--- Begin SUPPLIED MATERIAL ---
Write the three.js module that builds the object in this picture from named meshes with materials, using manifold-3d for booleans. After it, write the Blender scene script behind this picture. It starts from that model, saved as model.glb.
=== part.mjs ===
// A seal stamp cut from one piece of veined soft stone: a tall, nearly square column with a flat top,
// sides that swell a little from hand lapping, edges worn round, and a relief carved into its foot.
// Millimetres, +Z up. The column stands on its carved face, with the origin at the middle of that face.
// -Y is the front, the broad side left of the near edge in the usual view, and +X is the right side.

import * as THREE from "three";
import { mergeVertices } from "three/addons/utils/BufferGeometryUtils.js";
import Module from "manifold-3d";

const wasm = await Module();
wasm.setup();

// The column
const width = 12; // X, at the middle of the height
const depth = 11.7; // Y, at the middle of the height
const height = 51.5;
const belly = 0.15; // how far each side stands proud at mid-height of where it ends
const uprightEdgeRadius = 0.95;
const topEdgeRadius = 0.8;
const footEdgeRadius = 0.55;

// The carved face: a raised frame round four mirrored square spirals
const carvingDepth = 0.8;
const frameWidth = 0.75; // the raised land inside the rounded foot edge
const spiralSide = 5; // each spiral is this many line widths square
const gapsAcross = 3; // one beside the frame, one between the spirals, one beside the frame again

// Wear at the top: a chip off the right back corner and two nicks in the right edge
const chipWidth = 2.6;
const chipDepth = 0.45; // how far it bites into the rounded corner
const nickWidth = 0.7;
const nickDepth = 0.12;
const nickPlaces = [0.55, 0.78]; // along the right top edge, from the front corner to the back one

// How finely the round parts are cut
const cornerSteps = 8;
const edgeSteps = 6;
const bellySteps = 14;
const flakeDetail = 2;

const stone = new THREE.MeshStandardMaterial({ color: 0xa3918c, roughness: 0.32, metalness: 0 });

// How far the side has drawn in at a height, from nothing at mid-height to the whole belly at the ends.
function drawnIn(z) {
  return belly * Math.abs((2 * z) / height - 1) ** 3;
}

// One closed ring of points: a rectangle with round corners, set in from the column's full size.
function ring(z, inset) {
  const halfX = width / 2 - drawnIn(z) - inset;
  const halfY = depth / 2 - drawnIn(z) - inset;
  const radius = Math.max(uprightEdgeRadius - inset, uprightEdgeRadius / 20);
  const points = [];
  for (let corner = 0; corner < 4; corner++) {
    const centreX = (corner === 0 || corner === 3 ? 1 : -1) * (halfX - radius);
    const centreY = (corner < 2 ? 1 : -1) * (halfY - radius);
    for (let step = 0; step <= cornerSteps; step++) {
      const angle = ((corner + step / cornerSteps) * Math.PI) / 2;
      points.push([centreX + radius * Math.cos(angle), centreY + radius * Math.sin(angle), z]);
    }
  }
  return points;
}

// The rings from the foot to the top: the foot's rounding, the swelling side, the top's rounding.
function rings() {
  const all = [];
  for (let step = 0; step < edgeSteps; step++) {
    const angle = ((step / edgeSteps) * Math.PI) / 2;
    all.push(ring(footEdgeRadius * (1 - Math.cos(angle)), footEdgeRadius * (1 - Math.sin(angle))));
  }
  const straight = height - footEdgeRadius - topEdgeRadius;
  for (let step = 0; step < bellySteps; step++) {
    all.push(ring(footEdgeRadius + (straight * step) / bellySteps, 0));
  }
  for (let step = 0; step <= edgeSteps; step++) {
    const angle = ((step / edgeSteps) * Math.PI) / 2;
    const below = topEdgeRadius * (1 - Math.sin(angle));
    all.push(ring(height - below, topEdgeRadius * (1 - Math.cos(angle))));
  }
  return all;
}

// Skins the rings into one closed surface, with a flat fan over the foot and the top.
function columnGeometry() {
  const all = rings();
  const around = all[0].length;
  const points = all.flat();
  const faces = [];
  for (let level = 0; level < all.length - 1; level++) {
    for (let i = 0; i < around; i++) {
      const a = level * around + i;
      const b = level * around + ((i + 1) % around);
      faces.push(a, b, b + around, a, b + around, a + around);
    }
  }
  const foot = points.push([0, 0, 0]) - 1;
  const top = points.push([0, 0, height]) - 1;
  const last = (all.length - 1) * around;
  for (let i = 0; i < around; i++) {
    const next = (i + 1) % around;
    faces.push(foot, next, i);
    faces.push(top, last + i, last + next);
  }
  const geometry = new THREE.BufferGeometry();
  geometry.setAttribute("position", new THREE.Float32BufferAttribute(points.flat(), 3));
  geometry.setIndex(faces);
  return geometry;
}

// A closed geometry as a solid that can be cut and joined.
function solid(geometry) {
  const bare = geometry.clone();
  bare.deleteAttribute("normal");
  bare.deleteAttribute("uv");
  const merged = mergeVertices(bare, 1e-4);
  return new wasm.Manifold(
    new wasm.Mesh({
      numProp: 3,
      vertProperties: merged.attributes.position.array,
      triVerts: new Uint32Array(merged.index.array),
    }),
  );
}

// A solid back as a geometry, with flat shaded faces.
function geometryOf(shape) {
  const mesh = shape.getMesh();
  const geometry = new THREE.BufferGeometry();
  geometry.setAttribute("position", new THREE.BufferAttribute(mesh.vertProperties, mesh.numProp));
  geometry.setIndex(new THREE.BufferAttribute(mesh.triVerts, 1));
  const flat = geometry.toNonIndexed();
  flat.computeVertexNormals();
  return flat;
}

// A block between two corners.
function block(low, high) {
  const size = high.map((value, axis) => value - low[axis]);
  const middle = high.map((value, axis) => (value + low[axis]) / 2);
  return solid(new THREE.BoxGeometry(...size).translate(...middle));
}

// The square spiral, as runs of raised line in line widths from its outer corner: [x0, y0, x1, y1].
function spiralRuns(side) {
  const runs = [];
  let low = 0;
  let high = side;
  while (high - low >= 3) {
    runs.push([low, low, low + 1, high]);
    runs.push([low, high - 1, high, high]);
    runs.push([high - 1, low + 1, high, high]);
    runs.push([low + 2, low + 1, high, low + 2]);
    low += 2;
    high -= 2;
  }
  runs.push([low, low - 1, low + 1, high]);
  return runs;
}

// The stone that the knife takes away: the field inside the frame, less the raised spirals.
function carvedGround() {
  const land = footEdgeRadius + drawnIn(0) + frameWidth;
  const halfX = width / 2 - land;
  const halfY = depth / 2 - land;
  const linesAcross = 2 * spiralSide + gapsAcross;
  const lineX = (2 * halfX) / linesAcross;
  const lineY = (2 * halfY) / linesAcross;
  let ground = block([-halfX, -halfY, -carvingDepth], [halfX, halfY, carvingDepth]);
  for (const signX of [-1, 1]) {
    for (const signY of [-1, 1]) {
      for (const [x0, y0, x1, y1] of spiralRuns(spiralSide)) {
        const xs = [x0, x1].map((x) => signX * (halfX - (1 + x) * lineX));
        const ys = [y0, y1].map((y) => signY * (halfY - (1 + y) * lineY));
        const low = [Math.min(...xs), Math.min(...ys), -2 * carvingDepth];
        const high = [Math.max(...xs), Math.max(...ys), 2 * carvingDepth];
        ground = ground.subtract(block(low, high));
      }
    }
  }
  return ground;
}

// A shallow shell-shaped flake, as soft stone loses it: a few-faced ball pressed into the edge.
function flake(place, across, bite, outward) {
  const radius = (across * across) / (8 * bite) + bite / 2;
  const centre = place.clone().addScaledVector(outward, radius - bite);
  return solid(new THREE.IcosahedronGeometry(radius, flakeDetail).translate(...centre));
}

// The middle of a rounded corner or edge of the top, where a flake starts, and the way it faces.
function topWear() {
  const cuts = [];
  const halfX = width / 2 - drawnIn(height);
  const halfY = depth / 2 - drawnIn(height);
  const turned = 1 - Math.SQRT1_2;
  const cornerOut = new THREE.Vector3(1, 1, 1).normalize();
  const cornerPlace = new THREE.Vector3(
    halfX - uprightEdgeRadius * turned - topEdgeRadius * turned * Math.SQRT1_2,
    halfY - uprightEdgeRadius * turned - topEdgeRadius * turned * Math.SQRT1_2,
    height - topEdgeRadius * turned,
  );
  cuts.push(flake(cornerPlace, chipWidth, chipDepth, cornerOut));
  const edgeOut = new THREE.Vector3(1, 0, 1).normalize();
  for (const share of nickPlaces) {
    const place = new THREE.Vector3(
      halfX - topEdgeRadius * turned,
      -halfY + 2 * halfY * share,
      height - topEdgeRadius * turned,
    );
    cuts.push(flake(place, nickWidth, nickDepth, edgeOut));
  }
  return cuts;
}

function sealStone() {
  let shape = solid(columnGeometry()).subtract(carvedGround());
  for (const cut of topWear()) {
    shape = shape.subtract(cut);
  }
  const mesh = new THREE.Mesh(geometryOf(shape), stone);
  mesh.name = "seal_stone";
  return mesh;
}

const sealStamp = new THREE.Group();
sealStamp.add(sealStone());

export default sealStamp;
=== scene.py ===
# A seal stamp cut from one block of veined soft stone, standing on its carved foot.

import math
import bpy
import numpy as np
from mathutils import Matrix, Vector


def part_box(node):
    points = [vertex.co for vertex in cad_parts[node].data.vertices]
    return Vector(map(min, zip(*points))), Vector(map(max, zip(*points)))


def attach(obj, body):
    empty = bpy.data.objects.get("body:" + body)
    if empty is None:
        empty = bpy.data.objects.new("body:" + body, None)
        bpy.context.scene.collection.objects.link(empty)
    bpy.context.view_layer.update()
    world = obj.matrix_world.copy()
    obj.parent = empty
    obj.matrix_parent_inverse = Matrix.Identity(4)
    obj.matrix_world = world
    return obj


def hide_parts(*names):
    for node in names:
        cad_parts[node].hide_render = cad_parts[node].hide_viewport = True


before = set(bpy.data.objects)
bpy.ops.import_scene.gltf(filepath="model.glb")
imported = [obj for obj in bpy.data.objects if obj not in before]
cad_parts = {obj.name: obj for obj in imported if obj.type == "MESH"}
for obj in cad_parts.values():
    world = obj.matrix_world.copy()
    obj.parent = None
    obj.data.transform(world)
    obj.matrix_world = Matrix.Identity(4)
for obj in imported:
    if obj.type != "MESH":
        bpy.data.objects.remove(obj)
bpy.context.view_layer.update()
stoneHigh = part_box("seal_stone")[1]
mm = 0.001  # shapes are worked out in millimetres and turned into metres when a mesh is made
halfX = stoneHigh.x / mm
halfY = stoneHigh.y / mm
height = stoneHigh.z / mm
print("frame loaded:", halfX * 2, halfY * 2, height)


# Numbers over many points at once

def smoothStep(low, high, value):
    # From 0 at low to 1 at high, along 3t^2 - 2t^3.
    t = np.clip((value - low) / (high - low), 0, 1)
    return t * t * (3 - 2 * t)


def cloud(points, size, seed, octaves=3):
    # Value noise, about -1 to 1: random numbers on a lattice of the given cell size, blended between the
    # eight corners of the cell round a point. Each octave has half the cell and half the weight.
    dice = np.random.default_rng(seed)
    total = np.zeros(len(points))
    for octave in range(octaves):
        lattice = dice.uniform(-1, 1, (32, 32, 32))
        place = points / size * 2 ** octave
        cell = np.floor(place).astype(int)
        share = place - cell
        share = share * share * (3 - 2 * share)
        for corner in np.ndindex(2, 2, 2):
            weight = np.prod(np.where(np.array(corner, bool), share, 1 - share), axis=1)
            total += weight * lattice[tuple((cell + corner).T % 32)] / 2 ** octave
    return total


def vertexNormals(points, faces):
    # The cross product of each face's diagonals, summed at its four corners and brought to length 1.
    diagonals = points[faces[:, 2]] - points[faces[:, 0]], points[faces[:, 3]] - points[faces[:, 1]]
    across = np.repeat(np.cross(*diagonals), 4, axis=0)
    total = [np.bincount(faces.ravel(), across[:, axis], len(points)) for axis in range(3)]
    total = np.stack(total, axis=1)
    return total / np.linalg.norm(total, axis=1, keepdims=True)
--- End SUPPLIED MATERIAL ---
Reproduce verbatim only the segment of the listing bounded by the line containing "shape = shape.subtract(cut);" and the line containing "obj.matrix_world = world", with both boundary lines included.

    shape = shape.subtract(cut);
  }
  const mesh = new THREE.Mesh(geometryOf(shape), stone);
  mesh.name = "seal_stone";
  return mesh;
}

const sealStamp = new THREE.Group();
sealStamp.add(sealStone());

export default sealStamp;
=== scene.py ===
# A seal stamp cut from one block of veined soft stone, standing on its carved foot.

import math
import bpy
import numpy as np
from mathutils import Matrix, Vector


def part_box(node):
    points = [vertex.co for vertex in cad_parts[node].data.vertices]
    return Vector(map(min, zip(*points))), Vector(map(max, zip(*points)))


def attach(obj, body):
    empty = bpy.data.objects.get("body:" + body)
    if empty is None:
        empty = bpy.data.objects.new("body:" + body, None)
        bpy.context.scene.collection.objects.link(empty)
    bpy.context.view_layer.update()
    world = obj.matrix_world.copy()
    obj.parent = empty
    obj.matrix_parent_inverse = Matrix.Identity(4)
    obj.matrix_world = world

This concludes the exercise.